## Recorded information
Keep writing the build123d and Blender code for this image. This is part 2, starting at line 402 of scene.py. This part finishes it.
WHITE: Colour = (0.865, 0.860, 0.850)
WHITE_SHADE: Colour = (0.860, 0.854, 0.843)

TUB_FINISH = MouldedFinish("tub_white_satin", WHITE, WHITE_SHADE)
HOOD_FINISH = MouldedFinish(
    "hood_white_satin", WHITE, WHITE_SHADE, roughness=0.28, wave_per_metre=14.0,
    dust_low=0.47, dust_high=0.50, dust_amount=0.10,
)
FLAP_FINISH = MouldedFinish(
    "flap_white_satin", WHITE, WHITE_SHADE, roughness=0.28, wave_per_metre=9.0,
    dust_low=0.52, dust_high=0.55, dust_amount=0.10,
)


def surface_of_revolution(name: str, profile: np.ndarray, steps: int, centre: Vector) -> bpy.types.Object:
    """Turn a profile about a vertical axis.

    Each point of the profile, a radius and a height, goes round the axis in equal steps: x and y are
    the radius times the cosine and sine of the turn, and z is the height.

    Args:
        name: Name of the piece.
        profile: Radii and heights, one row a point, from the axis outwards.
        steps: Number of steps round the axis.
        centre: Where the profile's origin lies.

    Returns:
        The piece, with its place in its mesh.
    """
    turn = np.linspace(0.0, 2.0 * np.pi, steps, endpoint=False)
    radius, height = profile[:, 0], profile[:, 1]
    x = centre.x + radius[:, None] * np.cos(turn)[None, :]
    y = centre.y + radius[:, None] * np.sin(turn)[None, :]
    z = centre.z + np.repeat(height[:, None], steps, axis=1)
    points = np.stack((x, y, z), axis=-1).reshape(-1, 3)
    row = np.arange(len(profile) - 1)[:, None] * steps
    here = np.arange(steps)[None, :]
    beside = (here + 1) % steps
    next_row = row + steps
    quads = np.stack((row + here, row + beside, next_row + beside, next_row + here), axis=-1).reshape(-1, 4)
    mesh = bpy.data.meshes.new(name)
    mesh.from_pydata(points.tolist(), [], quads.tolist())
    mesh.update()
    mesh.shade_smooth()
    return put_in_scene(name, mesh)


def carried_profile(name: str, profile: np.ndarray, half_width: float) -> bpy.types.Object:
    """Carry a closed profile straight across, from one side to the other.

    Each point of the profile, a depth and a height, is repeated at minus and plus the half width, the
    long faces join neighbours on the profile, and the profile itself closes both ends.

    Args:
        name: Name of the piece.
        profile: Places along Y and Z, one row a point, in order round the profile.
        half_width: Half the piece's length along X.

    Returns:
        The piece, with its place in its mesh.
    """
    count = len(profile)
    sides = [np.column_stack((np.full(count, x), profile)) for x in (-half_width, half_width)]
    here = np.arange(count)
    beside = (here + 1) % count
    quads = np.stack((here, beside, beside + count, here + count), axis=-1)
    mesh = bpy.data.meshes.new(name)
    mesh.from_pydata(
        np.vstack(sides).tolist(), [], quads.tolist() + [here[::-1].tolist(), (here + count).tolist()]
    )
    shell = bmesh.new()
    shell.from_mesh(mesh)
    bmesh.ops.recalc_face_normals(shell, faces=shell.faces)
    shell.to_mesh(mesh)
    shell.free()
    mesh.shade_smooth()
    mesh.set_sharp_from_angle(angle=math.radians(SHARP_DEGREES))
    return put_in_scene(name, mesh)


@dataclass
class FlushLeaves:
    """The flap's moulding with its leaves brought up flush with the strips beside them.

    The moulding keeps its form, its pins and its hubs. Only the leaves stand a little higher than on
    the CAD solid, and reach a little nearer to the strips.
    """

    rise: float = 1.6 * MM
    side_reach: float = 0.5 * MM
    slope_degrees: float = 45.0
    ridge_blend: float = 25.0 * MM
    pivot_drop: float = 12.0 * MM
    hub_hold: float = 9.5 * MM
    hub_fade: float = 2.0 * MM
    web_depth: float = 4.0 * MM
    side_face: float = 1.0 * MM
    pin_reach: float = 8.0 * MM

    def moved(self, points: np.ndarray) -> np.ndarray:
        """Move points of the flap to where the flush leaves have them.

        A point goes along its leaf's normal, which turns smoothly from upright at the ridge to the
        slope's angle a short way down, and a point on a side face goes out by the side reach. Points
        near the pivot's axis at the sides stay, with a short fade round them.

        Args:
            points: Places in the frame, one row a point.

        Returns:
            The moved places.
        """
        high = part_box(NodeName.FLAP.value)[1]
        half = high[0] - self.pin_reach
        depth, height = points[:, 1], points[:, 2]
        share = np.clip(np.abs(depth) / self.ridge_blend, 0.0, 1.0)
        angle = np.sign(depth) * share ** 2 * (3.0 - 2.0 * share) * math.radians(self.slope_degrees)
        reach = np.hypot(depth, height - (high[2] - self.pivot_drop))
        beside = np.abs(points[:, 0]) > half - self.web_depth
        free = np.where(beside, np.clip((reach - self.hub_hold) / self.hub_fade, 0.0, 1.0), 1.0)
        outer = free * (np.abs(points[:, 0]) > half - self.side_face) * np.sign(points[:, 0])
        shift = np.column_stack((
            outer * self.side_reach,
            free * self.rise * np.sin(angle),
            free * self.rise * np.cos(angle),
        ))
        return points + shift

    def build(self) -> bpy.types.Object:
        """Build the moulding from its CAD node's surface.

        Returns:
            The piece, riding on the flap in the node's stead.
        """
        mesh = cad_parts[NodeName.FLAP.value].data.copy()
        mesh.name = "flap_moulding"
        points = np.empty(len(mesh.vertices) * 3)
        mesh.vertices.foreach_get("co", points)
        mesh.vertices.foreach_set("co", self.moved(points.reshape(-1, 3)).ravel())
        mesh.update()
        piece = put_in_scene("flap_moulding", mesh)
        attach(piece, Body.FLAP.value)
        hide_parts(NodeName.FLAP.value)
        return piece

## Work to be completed
Reproduce the complete set of lines precisely as supplied.

## Finished task
Keep writing the build123d and Blender code for this image. This is part 2, starting at line 402 of scene.py. This part finishes it.
WHITE: Colour = (0.865, 0.860, 0.850)
WHITE_SHADE: Colour = (0.860, 0.854, 0.843)

TUB_FINISH = MouldedFinish("tub_white_satin", WHITE, WHITE_SHADE)
HOOD_FINISH = MouldedFinish(
    "hood_white_satin", WHITE, WHITE_SHADE, roughness=0.28, wave_per_metre=14.0,
    dust_low=0.47, dust_high=0.50, dust_amount=0.10,
)
FLAP_FINISH = MouldedFinish(
    "flap_white_satin", WHITE, WHITE_SHADE, roughness=0.28, wave_per_metre=9.0,
    dust_low=0.52, dust_high=0.55, dust_amount=0.10,
)


def surface_of_revolution(name: str, profile: np.ndarray, steps: int, centre: Vector) -> bpy.types.Object:
    """Turn a profile about a vertical axis.

    Each point of the profile, a radius and a height, goes round the axis in equal steps: x and y are
    the radius times the cosine and sine of the turn, and z is the height.

    Args:
        name: Name of the piece.
        profile: Radii and heights, one row a point, from the axis outwards.
        steps: Number of steps round the axis.
        centre: Where the profile's origin lies.

    Returns:
        The piece, with its place in its mesh.
    """
    turn = np.linspace(0.0, 2.0 * np.pi, steps, endpoint=False)
    radius, height = profile[:, 0], profile[:, 1]
    x = centre.x + radius[:, None] * np.cos(turn)[None, :]
    y = centre.y + radius[:, None] * np.sin(turn)[None, :]
    z = centre.z + np.repeat(height[:, None], steps, axis=1)
    points = np.stack((x, y, z), axis=-1).reshape(-1, 3)
    row = np.arange(len(profile) - 1)[:, None] * steps
    here = np.arange(steps)[None, :]
    beside = (here + 1) % steps
    next_row = row + steps
    quads = np.stack((row + here, row + beside, next_row + beside, next_row + here), axis=-1).reshape(-1, 4)
    mesh = bpy.data.meshes.new(name)
    mesh.from_pydata(points.tolist(), [], quads.tolist())
    mesh.update()
    mesh.shade_smooth()
    return put_in_scene(name, mesh)


def carried_profile(name: str, profile: np.ndarray, half_width: float) -> bpy.types.Object:
    """Carry a closed profile straight across, from one side to the other.

    Each point of the profile, a depth and a height, is repeated at minus and plus the half width, the
    long faces join neighbours on the profile, and the profile itself closes both ends.

    Args:
        name: Name of the piece.
        profile: Places along Y and Z, one row a point, in order round the profile.
        half_width: Half the piece's length along X.

    Returns:
        The piece, with its place in its mesh.
    """
    count = len(profile)
    sides = [np.column_stack((np.full(count, x), profile)) for x in (-half_width, half_width)]
    here = np.arange(count)
    beside = (here + 1) % count
    quads = np.stack((here, beside, beside + count, here + count), axis=-1)
    mesh = bpy.data.meshes.new(name)
    mesh.from_pydata(
        np.vstack(sides).tolist(), [], quads.tolist() + [here[::-1].tolist(), (here + count).tolist()]
    )
    shell = bmesh.new()
    shell.from_mesh(mesh)
    bmesh.ops.recalc_face_normals(shell, faces=shell.faces)
    shell.to_mesh(mesh)
    shell.free()
    mesh.shade_smooth()
    mesh.set_sharp_from_angle(angle=math.radians(SHARP_DEGREES))
    return put_in_scene(name, mesh)


@dataclass
class FlushLeaves:
    """The flap's moulding with its leaves brought up flush with the strips beside them.

    The moulding keeps its form, its pins and its hubs. Only the leaves stand a little higher than on
    the CAD solid, and reach a little nearer to the strips.
    """

    rise: float = 1.6 * MM
    side_reach: float = 0.5 * MM
    slope_degrees: float = 45.0
    ridge_blend: float = 25.0 * MM
    pivot_drop: float = 12.0 * MM
    hub_hold: float = 9.5 * MM
    hub_fade: float = 2.0 * MM
    web_depth: float = 4.0 * MM
    side_face: float = 1.0 * MM
    pin_reach: float = 8.0 * MM

    def moved(self, points: np.ndarray) -> np.ndarray:
        """Move points of the flap to where the flush leaves have them.

        A point goes along its leaf's normal, which turns smoothly from upright at the ridge to the
        slope's angle a short way down, and a point on a side face goes out by the side reach. Points
        near the pivot's axis at the sides stay, with a short fade round them.

        Args:
            points: Places in the frame, one row a point.

        Returns:
            The moved places.
        """
        high = part_box(NodeName.FLAP.value)[1]
        half = high[0] - self.pin_reach
        depth, height = points[:, 1], points[:, 2]
        share = np.clip(np.abs(depth) / self.ridge_blend, 0.0, 1.0)
        angle = np.sign(depth) * share ** 2 * (3.0 - 2.0 * share) * math.radians(self.slope_degrees)
        reach = np.hypot(depth, height - (high[2] - self.pivot_drop))
        beside = np.abs(points[:, 0]) > half - self.web_depth
        free = np.where(beside, np.clip((reach - self.hub_hold) / self.hub_fade, 0.0, 1.0), 1.0)
        outer = free * (np.abs(points[:, 0]) > half - self.side_face) * np.sign(points[:, 0])
        shift = np.column_stack((
            outer * self.side_reach,
            free * self.rise * np.sin(angle),
            free * self.rise * np.cos(angle),
        ))
        return points + shift

    def build(self) -> bpy.types.Object:
        """Build the moulding from its CAD node's surface.

        Returns:
            The piece, riding on the flap in the node's stead.
        """
        mesh = cad_parts[NodeName.FLAP.value].data.copy()
        mesh.name = "flap_moulding"
        points = np.empty(len(mesh.vertices) * 3)
        mesh.vertices.foreach_get("co", points)
        mesh.vertices.foreach_set("co", self.moved(points.reshape(-1, 3)).ravel())
        mesh.update()
        piece = put_in_scene("flap_moulding", mesh)
        attach(piece, Body.FLAP.value)
        hide_parts(NodeName.FLAP.value)
        return piece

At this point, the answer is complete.